Did I? I think you will find that I described the nature of things, which are *parts* of the truth. You could now say that the nature of truth is being that which any finite thing is a part of. But even this isn't really a description of truth, since it doesn't say anything about truth other than that it has all finite things as its parts.
To conclude that ‘things’ are “parts of the truth” you must know what the truth is - otherwise you wouldn’t be able to distinguish if things had anything to do with it.Yes I said in the post that that was the nature of truth. But it wasn't a *description* of truth but of finite things. There cannot be a special description/definition of truth, since it is not a finite thing. Rather, any description of finite things is necessarily also a description of truth.

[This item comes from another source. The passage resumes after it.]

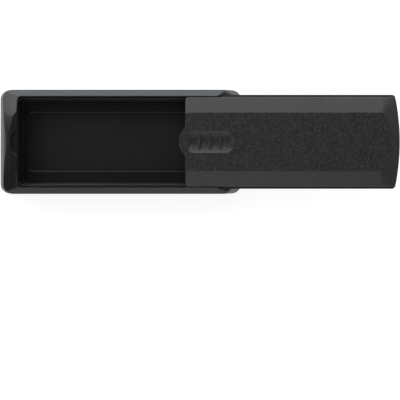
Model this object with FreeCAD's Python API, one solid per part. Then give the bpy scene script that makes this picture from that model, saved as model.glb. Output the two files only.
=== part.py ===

For something to be considered a part of something it must share certain characteristics and qualities. I can describe a cup as being a ‘cup’ because it shares with other cups defining features. You say that things are “parts of truth”; therefore there must be something about truth that made you look at things and recognize that they were parts of it.
This then brings into question the need you feel to wrap up truth in a veil of mystery by saying, “There cannot be a special description/definition of truth”. In your mind this truth exists and by it you judge things to be parts of it – meaning that you can indeed describe and define this truth and why things lend themselves to be part of it.
Jupiviv, do you have a direct relationship with the truth?